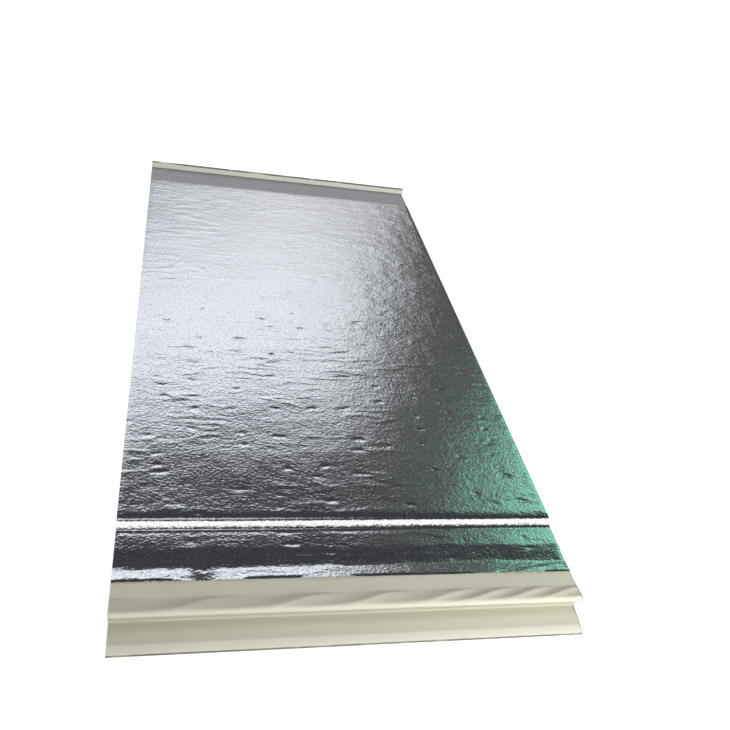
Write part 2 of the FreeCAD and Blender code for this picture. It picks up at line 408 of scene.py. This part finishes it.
def bent_line(corners, spacing):
    """Points along a bent line, each with the direction to its left.

    The radius of a left bend has the sheet's gauge added, because the sheet lies inside it.
    """
    places = [Vector(corner[:2]) for corner in corners]
    runs = [(b - a).normalized() for a, b in zip(places, places[1:])]
    left = [Vector((-run.y, run.x)) for run in runs]
    points = [(places[0], left[0])]
    for index, run in enumerate(runs):
        end = places[index + 1]
        last = index == len(runs) - 1
        turn = 0 if last else math.atan2(run.cross(runs[index + 1]), run.dot(runs[index + 1]))
        radius = corners[index + 1][2] + (GAUGE if turn > 0 else 0)
        touch = end - run * radius * math.tan(abs(turn) / 2)
        start = points[-1][0]
        steps = max(1, math.ceil((touch - start).length / spacing(start, touch)))
        points += [(start.lerp(touch, step / steps), left[index]) for step in range(1, steps + 1)]
        if last:
            break
        centre = touch + left[index] * math.copysign(radius, turn)
        arc_spacing = spacing(touch, end)
        steps = max(ARC_STEPS, math.ceil(radius * abs(turn) / arc_spacing))
        for step in range(1, steps + 1):
            spin = Matrix.Rotation(turn * step / steps, 2)
            points.append((centre + spin @ (touch - centre), spin @ left[index]))
    return points


def steel_spacing(start, end):
    """Short spans where the steel shows and buckles, long ones where it is flat or hidden."""
    low, high = min(start.x, end.x), max(start.y, end.y)
    return STEEL_FINE if low < foil_edge and high > SEEN_ABOVE else STEEL_COARSE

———

What you need to do> Extract the complete listing verbatim.

Worked answer>
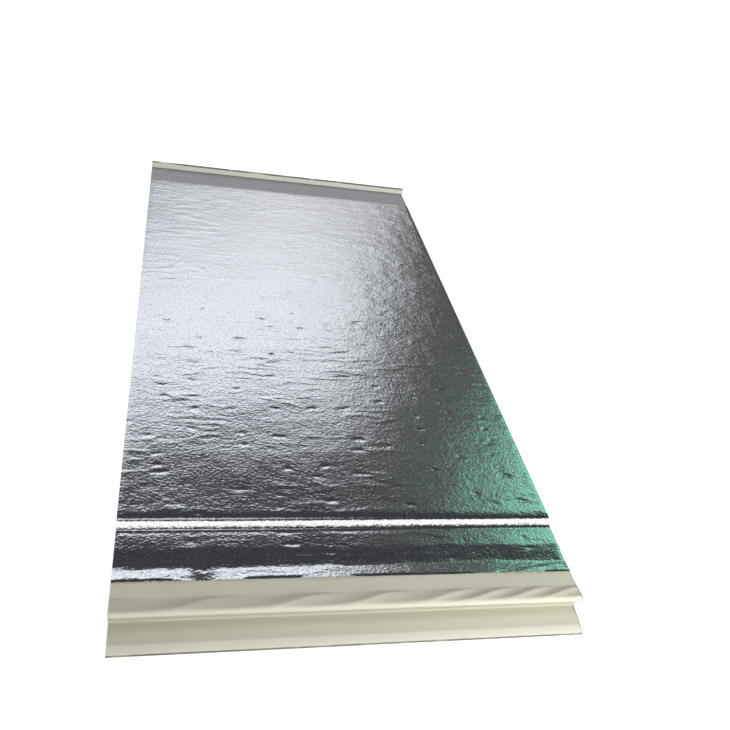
Write part 2 of the FreeCAD and Blender code for this picture. It picks up at line 408 of scene.py. This part finishes it.
def bent_line(corners, spacing):
    """Points along a bent line, each with the direction to its left.

    The radius of a left bend has the sheet's gauge added, because the sheet lies inside it.
    """
    places = [Vector(corner[:2]) for corner in corners]
    runs = [(b - a).normalized() for a, b in zip(places, places[1:])]
    left = [Vector((-run.y, run.x)) for run in runs]
    points = [(places[0], left[0])]
    for index, run in enumerate(runs):
        end = places[index + 1]
        last = index == len(runs) - 1
        turn = 0 if last else math.atan2(run.cross(runs[index + 1]), run.dot(runs[index + 1]))
        radius = corners[index + 1][2] + (GAUGE if turn > 0 else 0)
        touch = end - run * radius * math.tan(abs(turn) / 2)
        start = points[-1][0]
        steps = max(1, math.ceil((touch - start).length / spacing(start, touch)))
        points += [(start.lerp(touch, step / steps), left[index]) for step in range(1, steps + 1)]
        if last:
            break
        centre = touch + left[index] * math.copysign(radius, turn)
        arc_spacing = spacing(touch, end)
        steps = max(ARC_STEPS, math.ceil(radius * abs(turn) / arc_spacing))
        for step in range(1, steps + 1):
            spin = Matrix.Rotation(turn * step / steps, 2)
            points.append((centre + spin @ (touch - centre), spin @ left[index]))
    return points


def steel_spacing(start, end):
    """Short spans where the steel shows and buckles, long ones where it is flat or hidden."""
    low, high = min(start.x, end.x), max(start.y, end.y)
    return STEEL_FINE if low < foil_edge and high > SEEN_ABOVE else STEEL_COARSE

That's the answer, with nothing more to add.